NEW YORK – A new judicial order this week has denied, in part, Guardant Health's motion to dismiss Natera's counterclaims to its initial false advertising suit, the first volley in what has since become a bidirectional legal battle, with each company making claims that the other has misled customers and the public about their liquid biopsy minimal residual disease assays, Guardant Reveal and Signatera.
The order, filed on Tuesday in the US District Court for the Northern District of California pertains to a motion on Guardant's part to dismiss or strike a set of eight amended counterclaims by Natera, which include four claims regarding false advertising on the part of Guardant, and four additional claims countering Guardant's initial allegations against Natera, also for false advertising.
US District Judge Edward Chen denied Guardant’s motion to dismiss the first four counts but granted its motion to dismiss the second four without prejudice. This means that the claims of false advertising by each company against one another still stand.
Important to note is that the order does not rule on the claims themselves, but rather whether they should be dismissed.
Notable in the document are details, though some are redacted, pertaining to information from Guardant's internal communications around a study of Guardant Reveal that has served as the primary reference for some of its promotional materials.
The judge's decision first addresses claims by Natera that Guardant misrepresented results of the study, deeming these sufficiently plausible to move forward.

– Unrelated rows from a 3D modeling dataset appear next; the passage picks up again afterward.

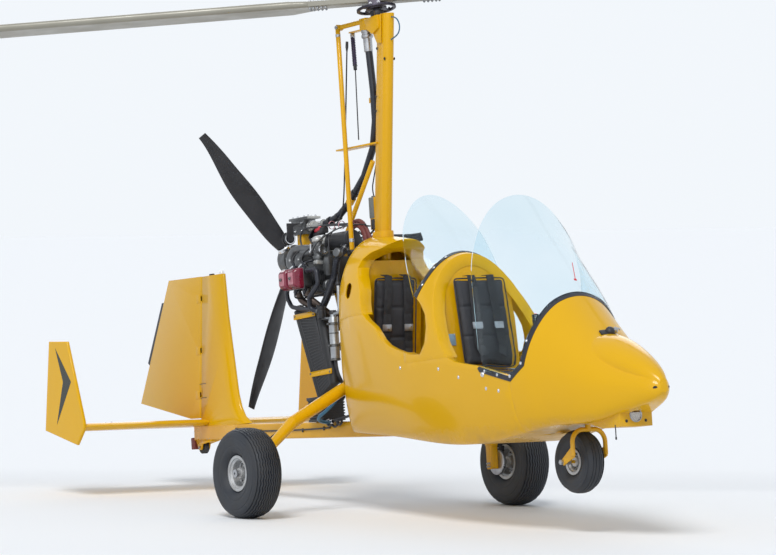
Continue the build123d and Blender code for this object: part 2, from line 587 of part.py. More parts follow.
# Hoses: radius, bend, route
HOSES = [
    (16, 50, [(-262, -90, 1334), (-264, -150, 1264), (-292, -152, 1178), (-385, -150, 1075), (-440, -150, 1022)]),
    (12, 26, [(-452, -214, 1226), (-342, -224, 1228), (-332, -224, 1150), (-424, -222, 1092), (-440, -214, 1036),
              (-372, -186, 1010)]),
    (11, 40, [(-612, -200, 1164), (-702, -192, 1146), (-650, -186, 1062), (-560, -184, 1044), (-396, -182, 1030)]),
    (12, 26, [(-452, 214, 1226), (-342, 224, 1228), (-332, 224, 1150), (-424, 222, 1092), (-440, 150, 1022)]),
]
hoses = join([pipe(route, r, bend) for r, bend, route in HOSES])
save("coolant_hoses", hoses - engine - radiators - straps - airbox - tank - fitting - exhaust - carburettors[0])

COOLER = (-740, -610, 482, 605)
cooler = block(COOLER[0], COOLER[1], -70, 70, COOLER[2], COOLER[3])
cooler -= join([block(COOLER[0] - 2, COOLER[1] + 2, side * 62, side * 72, z, z + 6) for side in SIDES
                for z in range(COOLER[2] + 12, COOLER[3] - 10, 14)])
save("oil_cooler", cooler - keel)

# Engine mount: tubes up from the keel, a plate behind the pod, and the brace down from the mast
MOUNT_Z = CRANK_Z - 78
mount = join([rod((-180, side * 90, 480), (-400, side * 74, MOUNT_Z), 14) for side in SIDES])
mount += rod((-400, -74, MOUNT_Z), (-400, 74, MOUNT_Z), 14) + block(-310, -236, -45, 45, 420, 645)
mount += rod((-110, 0, 1740), (-474, 0, 1300), 12) + block(-500, -440, -30, 30, 1270, 1320)
mount += block(-812, -756, -24, 24, 1350, 1440)
mount = mount - legs - engine - keel - column - bulkhead - exhaust - drive - intakes - airbox - gearbox
save("engine_mount", mount)

# Propeller: three blades on a turning hub
hub = disc((PROP_X, 0, PROP_Z), (1, 0, 0), 74, 62) + rod((-700, 0, PROP_Z), (PROP_X, 0, PROP_Z), SHAFT_R)
save("propeller_hub", hub)
PROP_STATIONS = [(50, 28, 22, 60), (140, 46, 14, 42), (330, 56, 9, 27), (600, 44, 6, 18), (PROP_R, 22, 3, 13)]
blade = loft([Pos(0, 0, r) * Rot(0, 0, 90 - pitch) * Ellipse(half, thick) for r, half, thick, pitch in PROP_STATIONS])
blades = None
for k in range(3):
    one = Pos(PROP_X, 0, PROP_Z) * Rot(38 + 120 * k, 0, 0) * blade
    blades = one if blades is None else blades + one
save("propeller_blades", blades - hub)

# Tail: plank with end plates, fin and hinged rudder
STAB_LE, STAB_TE, STAB_Z = -1765, -2165, 552
stab = side_solid([(STAB_LE, STAB_Z - 2), (STAB_LE, STAB_Z + 2), (STAB_LE - 20, STAB_Z + 12), (STAB_LE - 60, STAB_Z + 18),
                   (STAB_LE - 160, STAB_Z + 18), (STAB_TE, STAB_Z + 2), (STAB_TE, STAB_Z - 2),
                   (STAB_LE - 160, STAB_Z - 18), (STAB_LE - 60, STAB_Z - 18), (STAB_LE - 20, STAB_Z - 12)],
                  -TAIL_HALF, TAIL_HALF)
save("stabilizer", stab - keel)
PLATE = [(-2076, 1015), (-1890, 1000), (-1763, 573), (-1768, 535), (-1844, 460), (-2165, 555)]
PLATE_T = 18
plates = [fillet(side_solid(PLATE, y, y + PLATE_T).edges().filter_by(lambda e: abs(e.tangent_at(0.5).Y) < 0.1), 6)
          for y in (-TAIL_HALF - PLATE_T, TAIL_HALF)]
save("end_plates", plates[0] + plates[1])

HINGE_LOW, HINGE_HIGH = Vector(-1868, 0, 565), Vector(-1771, 0, 1314)
HINGE = (HINGE_HIGH - HINGE_LOW).normalized()
NOSE_GAP = 5.5


def hinge_x(z):
    """Station of the rudder's hinge line."""
    return HINGE_LOW.X + (z - HINGE_LOW.Z) * HINGE.X / HINGE.Z


def on_hinge(z, r, height):
    """Cylinder about the hinge line, its middle at a height."""
    return Plane(origin=(hinge_x(z), 0, z), x_dir=(0, 1, 0), z_dir=HINGE) * Cylinder(r, height)


# Fin sections: height, leading edge station
FIN = [(520, -1390), (560, -1452), (610, -1484), (680, -1506), (870, -1531), (1082, -1559), (1312, -1574)]
FIN_NOSE = 90


def fin_section(z, lead):
    nose = EllipticalCenterArc((lead - FIN_NOSE, 0), FIN_NOSE, FIN_T / 2, -90, arc_size=180)
    rear = hinge_x(z)
    rest = Polyline((lead - FIN_NOSE, FIN_T / 2), (rear, FIN_T / 2), (rear, -FIN_T / 2), (lead - FIN_NOSE, -FIN_T / 2))
    return Pos(0, 0, z) * make_face([nose, rest])


RUDDER_R = FIN_T / 2
fin = loft([fin_section(z, lead) for z, lead in FIN], ruled=True)
fin -= on_hinge(940, RUDDER_R + NOSE_GAP, 1000)
fin -= side_solid([(hinge_x(z) - d, z) for z, d in ((480, 60), (480, 15), (1400, 15), (1400, 60))], -80, 80)
LUGS = [(700, 26), (930, 26), (1200, 26)]
LUG_T, LUG_R, LUG_PIN_R = 14, 13, 5
slots = None
for z, height in LUGS:
    lug = side_solid([(hinge_x(z - LUG_T / 2), z - LUG_T / 2), (hinge_x(z - LUG_T / 2) + 46, z - LUG_T / 2),
                      (hinge_x(z + LUG_T / 2) + 46, z + LUG_T / 2), (hinge_x(z + LUG_T / 2), z + LUG_T / 2)],
                     -LUG_R + 3, LUG_R - 3)
    fin += lug + on_hinge(z, LUG_R, LUG_T)
    fin -= on_hinge(z, LUG_PIN_R + RUN, LUG_T + 20)
    slot = on_hinge(z, RUDDER_R + NOSE_GAP, height)
    slots = slot if slots is None else slots + slot
save("fin", fin - keel - stab)

RUDDER_LOW, RUDDER_HIGH = 578, 1313
RUDDER = [(hinge_x(RUDDER_LOW), RUDDER_LOW), (-1957, 580), (-2491, 697), (-2113, 1323), (hinge_x(1314), 1314)]
rudder = side_solid(RUDDER, -RUDDER_R, RUDDER_R)
TRAIL, TRAIL_T = 660, 10
wedge = make_face(Polyline((30, -RUDDER_R), (0, -RUDDER_R), (-TRAIL, -TRAIL_T / 2), (-TRAIL, TRAIL_T / 2), (0, RUDDER_R),
                           (30, RUDDER_R), close=True))
wedge_plane = Plane(origin=HINGE_LOW - HINGE * 200, x_dir=(HINGE.Z, 0, -HINGE.X), z_dir=HINGE)
rudder &= extrude(wedge_plane * wedge, amount=1300)
rudder += on_hinge(945, RUDDER_R, 900) & block(-2000, -1700, -60, 60, RUDDER_LOW, RUDDER_HIGH)
rudder -= slots
for z, height in LUGS:
    rudder += on_hinge(z, LUG_PIN_R, height + 12)
save("rudder", rudder)
TAB = [(-2180, 1212), (-2205, 1212), (-2385, 905), (-2368, 892)]
tab = side_solid([(x - 8, z) for x, z in TAB], -7, 7) - rudder
save("rudder_tab", tab)

TAIL_WHEEL = (-1880, 0, 424)
TAIL_WHEEL_R, TAIL_WHEEL_W, TAIL_PIN_R = 32, 26, 6
skid = side_solid([(-1925, 480), (-1905, 440), (-1893, 412), (-1867, 412), (-1855, 440), (-1760, 452), (-1760, 480)], -26, 26)
skid -= side_solid([(-1940, 380), (-1940, 461), (-1815, 461), (-1815, 380)], -19, 19)
skid += block(-1962, -1925, -28, 28, 420, 478) + rod((TAIL_WHEEL[0], -22, 424), (TAIL_WHEEL[0], 22, 424), TAIL_PIN_R)
save("tail_skid", skid - keel)
save("tail_wheel", disc(TAIL_WHEEL, (0, 1, 0), TAIL_WHEEL_R, TAIL_WHEEL_W, TAIL_PIN_R + RUN))

# Rotor head, in the tilted frame of the disc: z along the shaft, x along the span of the near blade
SHAFT = Vector(-sin(radians(DISC_TILT)), 0, cos(radians(DISC_TILT)))
HUB = Vector(0, 0, HUB_Z)
span = Vector(-cos(radians(BLADE_AZIMUTH)), -sin(radians(BLADE_AZIMUTH)), 0)
span = (span - SHAFT * span.dot(SHAFT)).normalized()
HEAD = Plane(origin=HUB, x_dir=span, z_dir=SHAFT)
FIXED = Plane(origin=HUB, x_dir=(cos(radians(DISC_TILT)), 0, sin(radians(DISC_TILT))), z_dir=SHAFT)
SPINDLE_R, PIN_R, PIN_Z = 15, 9, 24
RING_Z, RING_R = -42, 96
ring = Pos(0, 0, RING_Z) * (Cylinder(RING_R, 12) - Cylinder(RING_R - 12, 14) + Cylinder(52, 8))
for k in range(4):
    ring += Rot(0, 0, 45 + 90 * k) * Pos(68, 0, RING_Z) * Box(40, 12, 8)
ring += Pos(0, 0, -70) * Cylinder(SPINDLE_R - RUN, 54)
cheek = HUB_BAR_W / 2 + 6
tower = Pos(0, 0, -33) * Box(70, 2 * cheek + 24, 10)
for side in (-1, 1):
    tower += Pos(0, side * (cheek + 5), 3) * Box(60, 10, 82)
tower += Pos(0, 0, PIN_Z) * Rot(90, 0, 0) * Cylinder(PIN_R, 2 * cheek + 20)
save("rotor_spindle", HEAD * (ring + tower))
bar = Box(2 * HUB_BAR_L, HUB_BAR_W, HUB_BAR_T) + Pos(0, 0, 20) * Box(70, HUB_BAR_W, 44)
bar -= Pos(0, 0, PIN_Z) * Rot(90, 0, 0) * Cylinder(PIN_R + RUN, 400)
TEETER_TURN = Pos(0, 0, PIN_Z) * Rot(0, -TEETER, 0) * Pos(0, 0, -PIN_Z)
save("hub_bar", HEAD * TEETER_TURN * bar)


def blade_section(chord, thick):
    nose = ThreePointArc((chord * 0.1, thick * 0.5), (chord * 0.25, 0), (chord * 0.1, -thick * 0.4))
    rest = Polyline((chord * 0.1, -thick * 0.4), (-chord * 0.75, -1), (-chord * 0.75, 1), (chord * 0.1, thick * 0.5))
    return make_face([nose, rest])


BLADE_ROOT, BLADE_FULL = 225, 430
both = None
for turn in (0, 180):
    outboard = Plane(origin=(BLADE_FULL, 0, 0), x_dir=(0, 1, 0), z_dir=(1, 0, 0))
    root = Plane(origin=(BLADE_ROOT, 0, 0), x_dir=(0, 1, 0), z_dir=(1, 0, 0))
    wing = extrude(outboard * blade_section(BLADE_CHORD, BLADE_T), amount=ROTOR_R - BLADE_FULL)
    cuff = loft([root * blade_section(96, BLADE_T + 6), outboard * blade_section(BLADE_CHORD, BLADE_T)])
    one = Rot(0, 0, turn) * (wing + cuff)
    both = one if both is None else both + one
save("rotor_blades", HEAD * TEETER_TURN * (both - bar))
housing = Pos(0, 0, -80) * Cylinder(34, 50)
gimbal = Pos(4, 0, -122) * Box(92, 74, 40)
head = FIXED * (housing + gimbal - Pos(0, 0, -75) * Cylinder(SPINDLE_R, 70))
cheeks = side_solid([(-44, 2440), (70, 2450), (76, 2385), (20, 2360), (-30, 2390)], -44, 44) - block(-200, 200, -29, 29, 2300, 2500)
head += cheeks
save("rotor_head", head - column)
EYE = (-232, -70, 2424)
arm = block(-112, -56, -28, 28, 2392, 2452) + rod((-90, -8, 2440), EYE, 12) + disc(EYE, (0, 1, 0), 15, 30)
arm += block(-236, -90, -14, 14, 2396, 2403)
save("torque_tube", arm - head - column)
shaft_line = [(-90, 0, 2392), (-84, 0, 2290), (-66, 0, 2090), (-80, 10, 1940), (-140, 26, 1810), (-250, 36, 1680),
              (-400, 34, 1560), (-480, 16, 1500), (-580, 0, 1474)]
prerotator = pipe(shaft_line, 18, 60)
save("prerotator_shaft", prerotator - arm - drive - mount)
pushrod = rod((EYE[0], EYE[1] - 10, EYE[2] - 8), (-176, -112, 1306), 12)
spring = rod((-222, 0, 2396), (-186, -20, 2207), 9) + rod((-186, -20, 2207), (-150, -50, 1852), 3)
save("control_rods", (pushrod - arm - rear_arch - boot - bulkhead) + (spring - arm - prerotator))
bars = block(-391, -20, -32, 32, 1820, 1828) + side_solid([(-150, 2035), (20, 2050), (10, 2090), (-150, 2060)], 26, 31)
bars = bars - column - prerotator - spring - pushrod
bars += block(mast_x(1480) - 90, mast_x(1480) - 50, -20, 20, 1400, 1560) - column
save("mast_brackets", bars)
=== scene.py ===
# Two-seat gyrocopter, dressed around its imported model. Metres: +X is the nose, +Y port, +Z up.
import math

import bmesh
import bpy
from mathutils import Matrix, Vector
from mathutils.bvhtree import BVHTree


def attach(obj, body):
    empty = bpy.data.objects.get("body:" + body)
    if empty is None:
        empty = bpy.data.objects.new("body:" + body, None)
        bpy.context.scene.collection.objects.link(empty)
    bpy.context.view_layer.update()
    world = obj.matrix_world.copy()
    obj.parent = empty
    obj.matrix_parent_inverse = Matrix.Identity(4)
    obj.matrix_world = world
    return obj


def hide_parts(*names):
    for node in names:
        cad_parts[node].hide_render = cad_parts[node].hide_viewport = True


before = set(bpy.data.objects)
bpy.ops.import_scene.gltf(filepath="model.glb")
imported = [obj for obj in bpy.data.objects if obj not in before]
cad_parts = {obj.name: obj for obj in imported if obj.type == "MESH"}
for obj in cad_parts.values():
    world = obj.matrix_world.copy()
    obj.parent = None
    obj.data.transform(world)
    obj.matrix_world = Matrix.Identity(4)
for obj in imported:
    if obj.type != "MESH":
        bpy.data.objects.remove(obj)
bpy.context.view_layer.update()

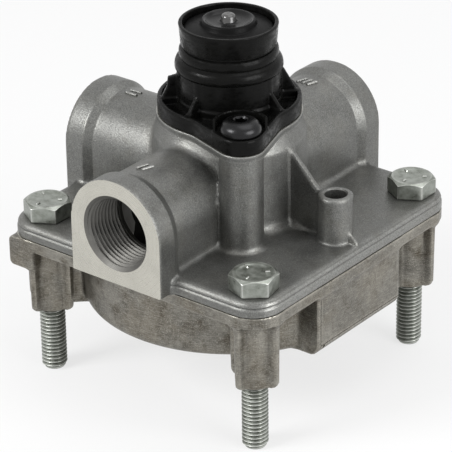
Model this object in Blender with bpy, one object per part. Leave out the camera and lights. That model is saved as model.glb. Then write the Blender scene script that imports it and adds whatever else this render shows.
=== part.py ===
"""Pneumatic relay valve: a square-flanged cast body with three threaded ports, a lower cover with the
relay piston in its bowl, a black exhaust snout on the neck, and the hollow inlet valve on the axis.

The origin is on the valve's axis, at the middle of the lower cover's flat underside. +Z is up, +X points at
the side of the body that has the small foot boss instead of a port.
"""
import math

import bmesh
import bpy
from mathutils import Matrix, Vector

MM = 0.001

# Fits
SEAT_GAP = 0.3 * MM            # between pieces that sit on each other
RUNNING_GAP = 0.4 * MM         # round a piece that slides in a bore
OVERCUT = 1.0 * MM             # how far a cutter runs past the face that it opens

# Flange that body and cover share
FLANGE_SIDE = 97.0 * MM
FLANGE_CORNER_R = 9.4 * MM
FLANGE_THICKNESS = 5.0 * MM
BEAD_HEIGHT = 2.7 * MM         # lower bead of the two-stepped flange edge
EDGE_GROOVE_DEPTH = 0.45 * MM
EDGE_GROOVE_WIDTH = 0.4 * MM
TOP_ROLL = 1.7 * MM
BOLT_INSET = 9.35 * MM         # bolt's axis from the flange's sides
BOLT_HOLE_R = 4.3 * MM

# Bolts, M8
BOLT_R = 3.95 * MM
BOLT_HEAD_FLATS = 13.0 * MM
BOLT_HEAD_HEIGHT = 5.1 * MM
BOLT_LENGTH = 52.0 * MM
BOLT_TIP_CHAMFER = 1.0 * MM
HEAD_TURNS = {"front": 41.0, "left": 30.0, "right": 30.0, "back": 12.0}   # degrees that each head is turned

# Lower cover
COVER_HEIGHT = 22.9 * MM
COVER_RIM = 3.5 * MM
BOWL_INSET = 2.7 * MM          # bowl's side from the flange's side
BOWL_WALL = 3.8 * MM
BOWL_FLOOR = 3.8 * MM
BOWL_EDGE_R = 1.6 * MM
POST_R = 5.6 * MM
POST_DROP = 2.5 * MM           # how far the posts reach below the bowl's underside
FIN_THICKNESS = 2.2 * MM
FIN_REACH = 8.4 * MM
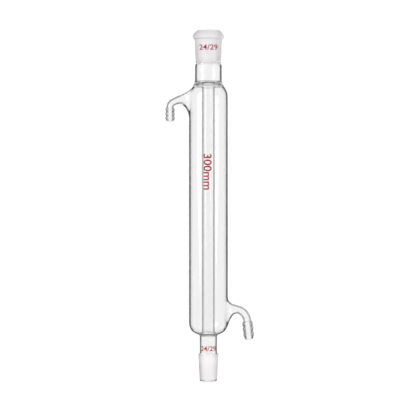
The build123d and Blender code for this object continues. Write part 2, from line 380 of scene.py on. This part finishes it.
def uneven_normal(tree, across, along, height):
    """Normal of an uneven surface, from the group with its own values."""
    group = tree.nodes.new("ShaderNodeGroup")
    group.node_tree = uneven
    for name, value in (("Across", across), ("Along", along), ("Height", height)):
        group.inputs[name].default_value = value
    return group.outputs["Normal"]


# %% [markdown]
# ## Glass
# The Principled shader bends light by its index, and its colour tints each surface that light
# goes through. Where glass is seen at a slant, light goes a little further in the wall, and the
# rest of the darker edge is painted shade: the tint deepens toward the edge by how slanted the
# surface is. A solid shadow would be wrong under clear glass, so shadow rays pass through
# nearly whole.

# %% Glass that lets lamplight through
glass_ior = 1.47


def glass(name, tint, edge_tint_and_painted_shade, shade, roughness, across, along, height, through=1.0):
    """Borosilicate glass. Shade is the share of lamplight that reaches what lies under it."""
    material = bpy.data.materials.new(name)
    material.use_nodes = True
    tree = material.node_tree
    shader = tree.nodes["Principled BSDF"]
    # Painted shade: the base colour darkens toward the edge where the surface is seen at a slant,
    # partly for the longer path in the wall.
    slant = tree.nodes.new("ShaderNodeLayerWeight")
    slant.inputs["Blend"].default_value = 0.5
    colour = mixed(tree, slant.outputs["Facing"], tint, edge_tint_and_painted_shade)
    tree.links.new(colour, shader.inputs["Base Color"])
    tree.links.new(uneven_normal(tree, across, along, height), shader.inputs["Normal"])
    shader.inputs["Roughness"].default_value = roughness
    shader.inputs["IOR"].default_value = glass_ior
    shader.inputs["Transmission Weight"].default_value = through
    clear = tree.nodes.new("ShaderNodeBsdfTransparent")
    clear.inputs["Color"].default_value = grey(shade)
    path = tree.nodes.new("ShaderNodeLightPath")
    mix = tree.nodes.new("ShaderNodeMixShader")
    tree.links.new(path.outputs["Is Shadow Ray"], mix.inputs["Fac"])
    tree.links.new(shader.outputs[0], mix.inputs[1])
    tree.links.new(clear.outputs[0], mix.inputs[2])
    tree.links.new(mix.outputs[0], tree.nodes["Material Output"].inputs["Surface"])
    return material


# %% Clear glass and ground glass
# Each edge tint is partly the longer path in the wall and partly painted shade at the glass's
# edge, strongest on the ground finishes.
clear_glass = glass(
    "clear glass", tint=(0.983, 0.979, 0.982, 1), edge_tint_and_painted_shade=(0.945, 0.94, 0.943, 1),
    shade=0.985, roughness=0.0, across=110.0, along=9.0, height=0.00004,
)
matt = dict(shade=0.97, roughness=0.5, across=900.0, along=900.0, height=0.0001, through=0.80)
ground_cone = glass(
    "ground cone", tint=(0.943, 0.928, 0.938, 1), edge_tint_and_painted_shade=(0.69, 0.675, 0.685, 1), **matt
)
ground_socket = glass(
    "ground socket", tint=(0.865, 0.85, 0.86, 1), edge_tint_and_painted_shade=(0.65, 0.635, 0.645, 1), **matt
)

# %% [markdown]
# ## Red enamel
# The marks are printed with a paste of red glass powder and fired on. The powder never melts
# quite evenly, so the red wanders a little between two tones and the surface is a little rough.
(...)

But Natera had alleged not only that the study fails to support Guardant’s marketing claims but also that the trial's data and methodology themselves are fraudulent. And in the decision document on Tuesday, Chen upheld the plausibility of these claims as well, citing evidence, for example, that the study was erroneously described as blinded, when internal emails suggest Guardant had access to patient outcome data before certain final analyses.
"Natera sufficiently alleges that 'through nearly the entire duration of the Study, Guardant had access to clinical data while performing and re-performing the Reveal test'" and therefore "at the time Guardant was testing its assay, it already had the [answer key]," Chen's order stated.
Other claims by Natera around the study's categorization of different sample time points and its criteria for determining sensitivity and specificity also met the bar for plausibility, according to the order.
Specifically, in the study's analysis of the predictive nature of "surveillance" samples — samples taken within four months of a recurrence — the order describes investigators as having failed to disclose that they were excluding false negatives that occurred outside this four-month window, while including true positives that occurred prior.
Moreover, Chen wrote that while Guardant contends that patient-specific data that would make these analyses clear to readers is available in the study, it is only in internal email threads that it becomes clear certain patients were excluded from the surveillance calculation.
A similar take is offered on Natera's claim that the study is erroneously described as prospective.
Regarding Natera's additional four "declaratory judgment counterclaims," which essentially seek to deny or nullify Guardant's initial claims against it, Chen upheld Guardant's motion to strike. As a result, both companies remain in a position to argue for their claims against one another.
In an email, a Natera spokesperson said the company is "pleased with the judge's ruling" and looks forward to continuing to pursue its claims against Guardant.